Phone fraud

From Wikipedia, the free encyclopedia

Phone fraud, or more generally communications fraud, is the use of telecommunications products or services with the intention of illegally acquiring money from, or failing to pay, a telecommunication company or its customers.

Many operators have increased measures to minimize fraud and reduce their losses. Communications operators tend to keep their actual loss figures and plans for corrective measures confidential.[1]

According to a 2011 survey by CFCA, an industry group created to reduce fraud against carriers, the five top fraud loss categories reported by operators were:[1]

  • US$4.96 billion – compromised PBX/voicemail systems
  • $4.32 billion – subscription/identity theft
  • $3.84 billion – International Revenue Share Fraud
  • $2.88 billion – by-pass fraud
  • $2.40 billion – cash fraud

Types of frauds[edit]

Fraud against users by phone companies[edit]

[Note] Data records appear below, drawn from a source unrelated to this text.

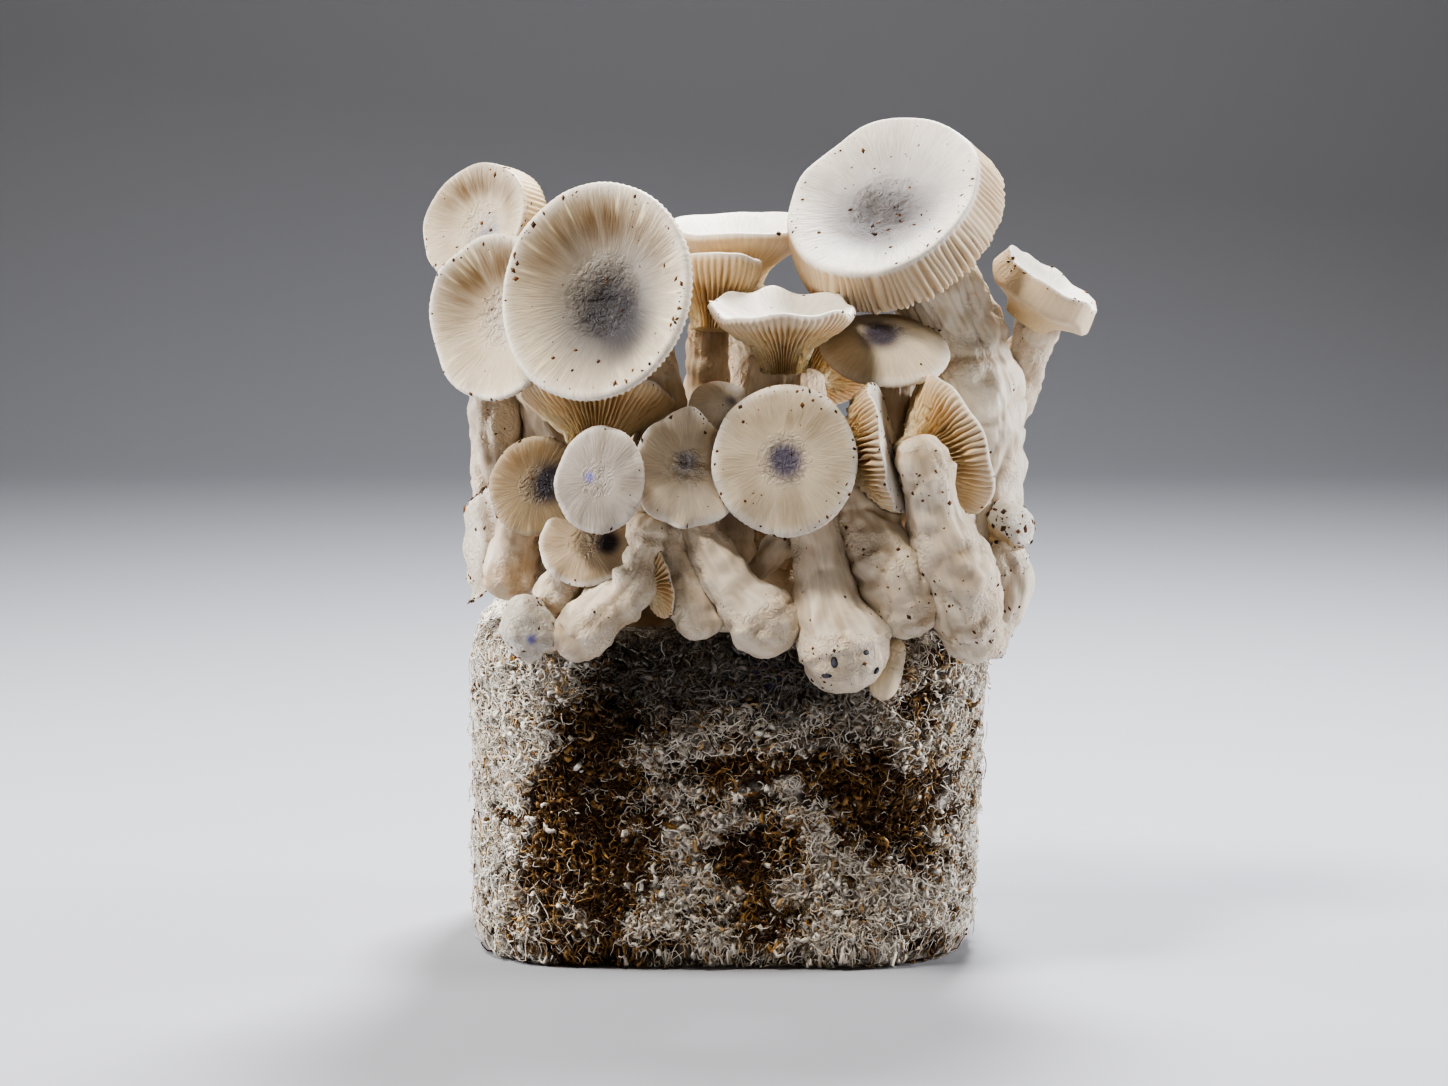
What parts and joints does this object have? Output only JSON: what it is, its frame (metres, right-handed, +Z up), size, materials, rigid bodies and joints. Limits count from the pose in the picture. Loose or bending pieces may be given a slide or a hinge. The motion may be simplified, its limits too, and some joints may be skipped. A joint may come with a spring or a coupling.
{
  "type": "oyster mushroom grow block",
  "caption": "Rounded block of mycelium-bound straw and sawdust with a dense cluster of pale oyster mushrooms fruiting from its top and front, standing on its flat underside",
  "frame": {"origin": "on the block's flat underside, below the middle of the block", "axes": "+Z up from the underside through the block, -Y towards the side the mushrooms grow out of, +X to the right seen from that side"},
  "size_m": [0.248, 0.1667, 0.3054],
  "materials": {
    "substrate": "matt, fibrous white mycelium over brown straw and sawdust",
    "fused_base": "matt, soft pale flesh",
    "stem_flesh": "matt, fibrous pale flesh",
    "cap_flesh": "satin ivory skin over pale gills"
  },
  "bodies": {
    "root": {"cap_front_centre": "cap_flesh", "cap_front_edge_on": "cap_flesh", "cap_left_bent": "cap_flesh", "cap_left_brown": "cap_flesh", "cap_left_button": "cap_flesh", "cap_left_low_brown": "cap_flesh", "cap_left_pale": "cap_flesh", "cap_left_side": "cap_flesh", "cap_left_upturned": "cap_flesh", "cap_middle_small": "cap_flesh", "cap_middle_wrinkled": "cap_flesh", "cap_rear_left": "cap_flesh", "cap_rear_low": "cap_flesh", "cap_rear_middle": "cap_flesh", "cap_rear_right": "cap_flesh", "cap_right_gilled": "cap_flesh", "cap_right_side_knob": "cap_flesh", "cap_right_spotted": "cap_flesh", "cap_top_middle_curled": "cap_flesh", "cap_top_middle_funnel": "cap_flesh", "cap_top_middle_rear": "cap_flesh", "cap_top_right_large": "cap_flesh", "cap_top_right_small": "cap_flesh", "cap_upper_left": "cap_flesh", "cap_upper_left_front": "cap_flesh", "cap_upper_left_rear": "cap_flesh", "fused_base": "fused_base", "stem_front_centre": "stem_flesh", "stem_front_edge_on": "stem_flesh", "stem_left_bent": "stem_flesh", "stem_left_brown": "stem_flesh", "stem_left_button": "stem_flesh", "stem_left_low_brown": "stem_flesh", "stem_left_pale": "stem_flesh", "stem_left_side": "stem_flesh", "stem_left_upturned": "stem_flesh", "stem_middle_small": "stem_flesh", "stem_middle_wrinkled": "stem_flesh", "stem_pin": "stem_flesh", "stem_rear_left": "stem_flesh", "stem_rear_low": "stem_flesh", "stem_rear_middle": "stem_flesh", "stem_rear_right": "stem_flesh", "stem_right_club": "stem_flesh", "stem_right_gilled": "stem_flesh", "stem_right_side_knob": "stem_flesh", "stem_right_spotted": "stem_flesh", "stem_small_bulb": "stem_flesh", "stem_top_middle_curled": "stem_flesh", "stem_top_middle_funnel": "stem_flesh", "stem_top_middle_rear": "stem_flesh", "stem_top_right_large": "stem_flesh", "stem_top_right_small": "stem_flesh", "stem_upper_left": "stem_flesh", "stem_upper_left_front": "stem_flesh", "stem_upper_left_rear": "stem_flesh", "stem_young": "stem_flesh", "substrate_block": "substrate"}
  },
  "joints": []
}
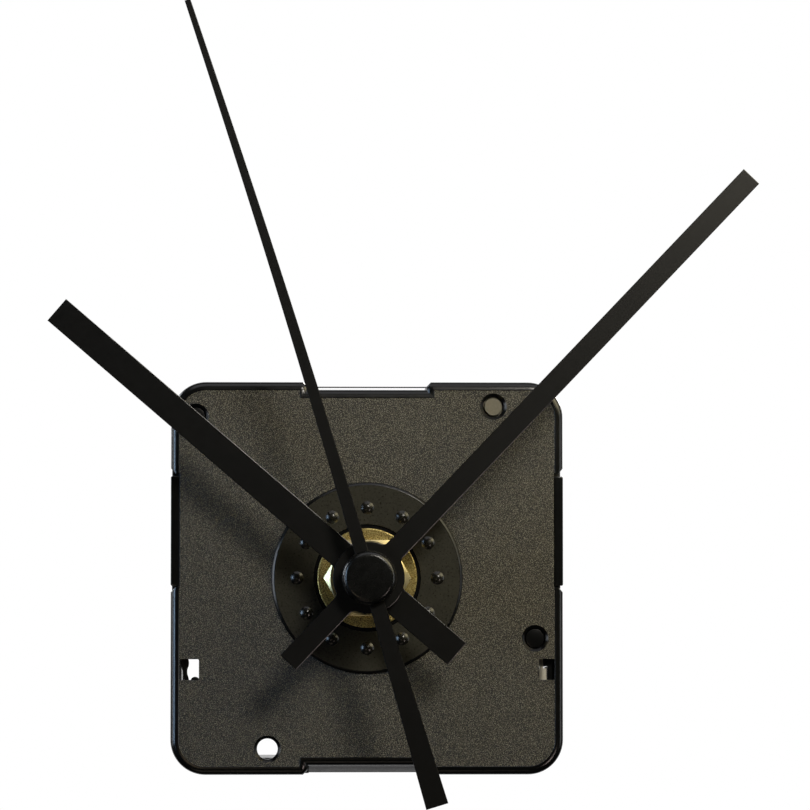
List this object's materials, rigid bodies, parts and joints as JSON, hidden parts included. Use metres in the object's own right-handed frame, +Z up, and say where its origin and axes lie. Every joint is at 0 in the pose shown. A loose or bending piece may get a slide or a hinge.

  • Cramming is the addition of charges to a subscriber's telephone bill for services which were neither ordered nor desired by the client, or for fees for calls or services that were not properly disclosed to the client. These charges are often assessed by dishonest third-party suppliers of data and communication service that phone companies are required, by law, to allow the third-party to place on the bill.
  • Slamming is any fraudulent, unauthorized change to the default long-distance/local carrier or DSL Internet service selection for a subscriber's line, most often made by dishonest vendors desiring to steal business from competing service providers.
  • False Answer Supervision is a misconfiguration of telephone company equipment, by negligence or design, which causes billing to start as soon as the distant telephone begins ringing, even if a call is busy or there is no answer. The cost is typically subtle but recurring as subscribers repeatedly pay some small amount for calls which were never completed.[2]

Fraud against customers by third parties[edit]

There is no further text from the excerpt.